As a young woman, Alice captured many good times with her camera, including photographing the fashion of the era.

“I was a flapper,” she shyly admitted. “It was fun. The skirts were so short, and we would wear our stockings with elastic at the top and rolled down to just above our knees. They were real silk and they felt so good - except when it was cold. There were no slacks then, and there should have been, for the weather up here.”

Photographs in Alice’s collection show pretty young women peeking out from hats pulled down close to the eyes. The look was both sultry and coy. The images portray Alice’s adventurous spirit – with photographs of her riding a chubby pony, perched on a tractor, swimming in a modest bathing suit (by today’s standards), even riding a dog sled while she stayed with a friend in Banff.

A few years later, Alice’s camera documented some of the tougher times. At age 25, Alice married Ernie De Nio in 1929, the year the Depression began.

“It was tough. There was hardly any work,” She said. “Ernie worked at a mine in Midlanville. There was only work one day a week because no one wanted to buy the coal and the prices were very low. The whistle at the mine would blow once if there was work that day, three times if there wasn’t any work. Sometimes they’d put up a big light if there was work.”

Alice said that many people were on welfare, which was about $17 per week. “That had to cover rent, food, everything,” she said. “Eggs cost 10 cents a dozen. The government shipped dried cod from Nova Scotia on the train and gave it to the people. The land was so dry that the topsoil blew into four-foot high piles in the ditch. The air was thick with it. The dirt blew in through every crack in the houses, and was on the tables, in the food. It was awful. Lights were kept on all day because it was so black from the dust in the air.” Food was scarce and expensive. We had to make homemade bean soup,” Alice said. “There were soup-lines everywhere. People were so poor.”

The dirt and the poverty and the heat dragged on for two, three years.
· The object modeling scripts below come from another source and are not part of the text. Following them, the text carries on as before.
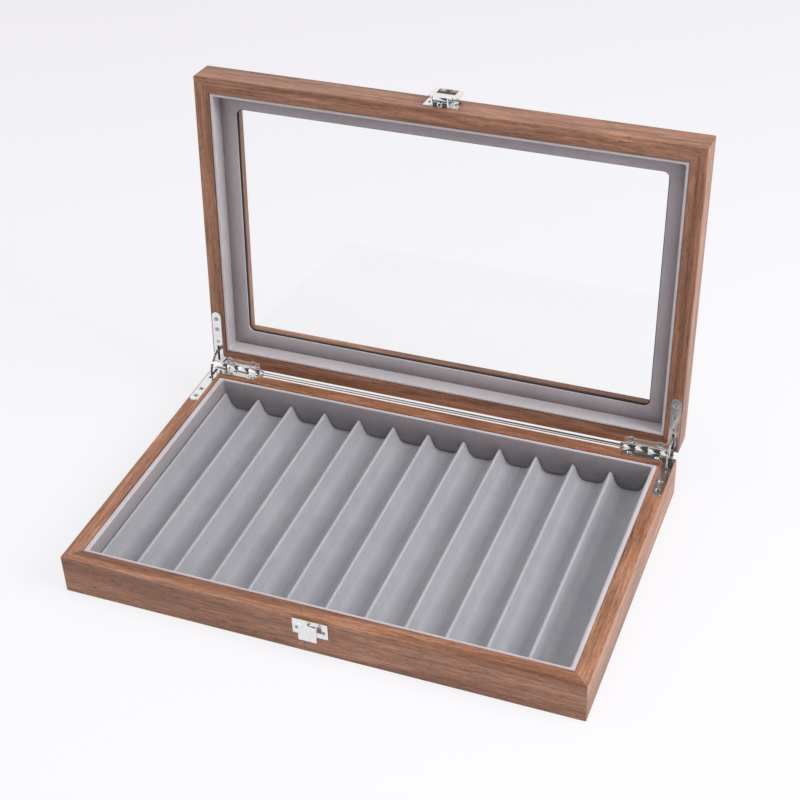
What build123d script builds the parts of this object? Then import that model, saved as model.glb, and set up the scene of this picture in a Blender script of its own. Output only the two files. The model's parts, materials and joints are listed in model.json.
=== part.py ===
"""Walnut pen chest with a hinged glass lid over twelve velvet grooves.

Millimetres. X runs along the chest, Y to the back and Z up, and the origin is the
middle of the underside. The lid and its fittings are drawn shut and then swung back
about the hinge rod, because the chest stands open.
"""
from build123d import *
import math
import os

# Case
LENGTH = 340.0
DEPTH = 216.5
BASE_HEIGHT = 28.2
LID_HEIGHT = 20.8
RIM_GAP = 0.3  # between the two rims when the lid is shut
BASE_RAIL = 10.0
LID_RAIL = 10.5
EDGE_EASE = 0.5
OPEN_ANGLE = 94.7

# Bottom of the base
WALL_UNDER_RAIL = 4.0  # what the rebate for the bottom leaves of the rail
BOTTOM_THICKNESS = 3.0
FELT_THICKNESS = 0.6
BOTTOM_PLAY = 0.1

# Velvet
LINING = 1.4
LINING_DROP = 0.2  # how far the lining stays below the rim
TRAY_PLAY = 0.2
TRAY_HEIGHT = 12.9
TRAY_FLOOR = 1.1  # under a groove
TRAY_LEDGE = 3.6  # beside the outer grooves
GROOVE_COUNT = 12
RIDGE_TOP_WIDTH = 1.8
RIDGE_TOP_RADIUS = 1.2
FLANK_ANGLE = 70.0
GROOVE_RADIUS = 6.0

# Window of the lid
FLANGE_WIDTH = 24.4  # from the outside of the lid to the window
FLANGE_THICKNESS = 5.3
GLASS_THICKNESS = 1.8
GLASS_PLAY = 0.5
BOARD_THICKNESS = 2.2
BOARD_PLAY = 0.2
BOARD_REVEAL = 0.4  # how far the board stays behind the flange's edge
BOARD_WINDOW_RADIUS = 4.5

# Hinges
HINGE_SETBACK = 2.5  # axis behind the back of the case
ROD_RADIUS = 1.5
ROD_PLAY = 0.05
ROD_END = 4.0  # from the side of the case to the rod's end
ROD_TIP = 0.4
KNUCKLE_RADIUS = 2.4
KNUCKLE_COUNT = 4
KNUCKLE_GAP = 0.3
KNUCKLE_RELIEF = 0.4
BARREL_LENGTH = 33.5
BARREL_INSET = 3.0  # from the side of the case
COLLAR_RADIUS = 2.2
COLLAR_LENGTH = 2.2
LEAF_THICKNESS = 1.2
LEAF_INSET = 0.8
LEAF_SIDE_WIDTH = 7.0
LEAF_SIDE_REACH = 41.0  # from the back of the case
LEAF_BACK_WIDTH = 4.5
LEAF_CORNER = 2.0
LOBE_RADIUS = 2.7  # of the leaf's edge round each back screw

# Screws and rivets of the hinges
SCREW_HEAD_RADIUS = 1.8
SCREW_HEAD_DEPTH = 1.2
SCREW_SHANK_RADIUS = 0.9
SCREW_LENGTH = 8.0
FASTENER_SIDES = 12  # the many small round pieces are drawn as polygons
SIDE_SCREWS = (27.2, 35.6)  # from the back of the case
BACK_SCREWS = (12.5, 31.5)  # from the side of the case
BACK_SCREW_INSET = 3.6  # from the back of the case
RIVET_RADIUS = 1.2
RIVET_FROM_BACK = 17.4

# Stays, bent round the hinge axis
STAY_RADIUS = 13.5
STAY_WIDTH = 3.0
STAY_THICKNESS = 1.0
STAY_SIDE_PLAY = 0.3
STAY_END_ANGLE = 13.5  # how far each end stays in the wood with the lid open
STAY_SLOT_PLAY = 1.4
STAY_SLOT_BACK = 2.0  # wood left behind the slot
LUG_RADIUS = 1.3
LUG_LENGTH = 2.4
LUG_PLAY = 0.5
MORTISE_SPARE = 0.9

# Latch, measured out from the front of the case and up from the rims
PLATE_WIDTH = 23.0
PLATE_THICKNESS = 1.0
PLATE_CORNER = 0.8
SHEET = 1.0
TONGUE_WIDTH = 11.8
CATCH_DROP = 1.5  # from the base's rim to the plate
CATCH_HEIGHT = 11.7
TONGUE_TOP_OUT = 4.7
TONGUE_LIP_OUT = 5.6
TONGUE_BEND = 0.6
CATCH_RIVET_RADIUS = 1.4
CATCH_RIVET_OUT = 2.8
CATCH_RIVET_HEIGHT = 0.8
CATCH_RIVET_SHANK = 0.6
NAIL_SPACING = 17.5
NAIL_HEAD_RADIUS = 1.3
NAIL_HEAD_HEIGHT = 0.5
DOME_SHARE = 0.6  # of a round head's height
NAIL_SHANK_RADIUS = 0.5
NAIL_LENGTH = 6.0
CATCH_NAIL_DROP = 8.5
LATCH_NAIL_RISE = 9.2
PLATE_RISE = 3.4  # from the lid's rim to the plate
PLATE_HEIGHT = 11.7
HOUSING_RISE = 3.4
HOUSING_HEIGHT = 10.0
HOUSING_OUT = 3.9
HOUSING_EDGE = 0.3
EYELET_RADIUS = 2.1
EYELET_BORE = 1.0
EYELET_HEIGHT = 0.8
EYELET_EDGE = 0.4
EYELET_OUT = 2.2
EYELET_SHANK_RADIUS = 1.4
PIVOT_RISE = 4.0
PIVOT_OUT = 5.6
PIVOT_RADIUS = 0.6
PIVOT_PLAY = 0.05
PIVOT_HEAD_RADIUS = 0.9
PIVOT_HEAD_LENGTH = 0.5
EAR_WIDTH = 1.1
EAR_PLAY = 0.3
CURL_RADIUS = 1.2
FLAP_SHOULDER = 1.7  # from the pivot to the plate
FLAP_WIDE_START = 4.6
FLAP_WINDOW_START = 9.8
FLAP_WINDOW_END = 18.0
FLAP_LENGTH = 19.2
FLAP_WIDTH = 20.0
FLAP_WINDOW_WIDTH = 12.6
FINGER_LIFT = 3.4  # how far the flap's end turns down, from its upper side
FLAP_CORNER = 1.8
FLAP_WINDOW_CORNER = 0.8
HOOK_PLAY = 0.4  # between the flap's bar and the tongue's lip

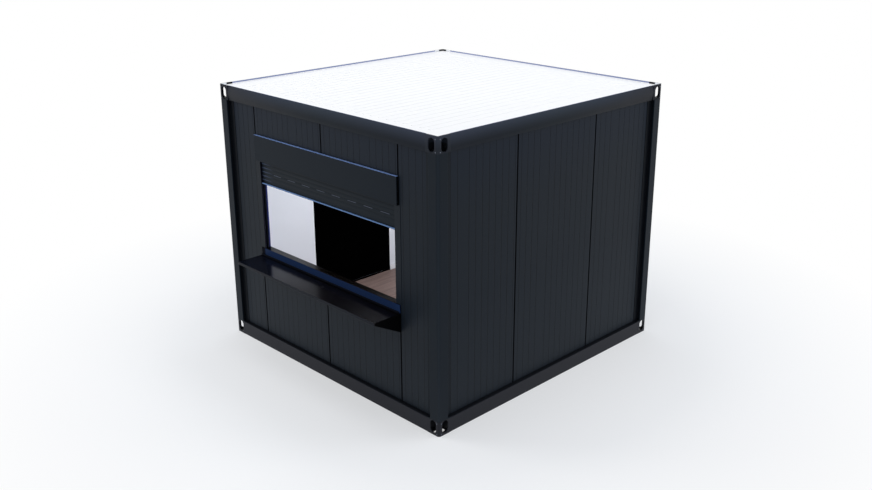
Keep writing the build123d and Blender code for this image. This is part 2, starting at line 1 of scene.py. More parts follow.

One summer Alice and Ernie worked on a road crew that built the dirt road between Drumheller and Calgary. “Later it was gravelled, but not at first,” she said.

Ernie worked on the road while Alice cooked for the crew of eight, in a little cook-car. “I made everything from scratch,” she said proudly. “All the meals and bread every day.”

The cook-car was small, but it was their home while they worked on the road. Their narrow fold-down bed was next to the big coal stove, and she got up at 4 every morning, folded the sheets and put them away, folded up the bed and started making breakfast so the men could put in two hours of work in the cool early morning hours. Later, during the hottest part of the day, they could take a break.

The heat was relentless and the cook-car offered no escape because the coal stove heated it up so much each mealtime. When she wasn’t at the stove, serving meals or cleaning up, Alice sought what little shade there was under the cook-car.

Alice took many photos of the road crew, the cook-car and the horses that pulled it along the road as each mile was completed.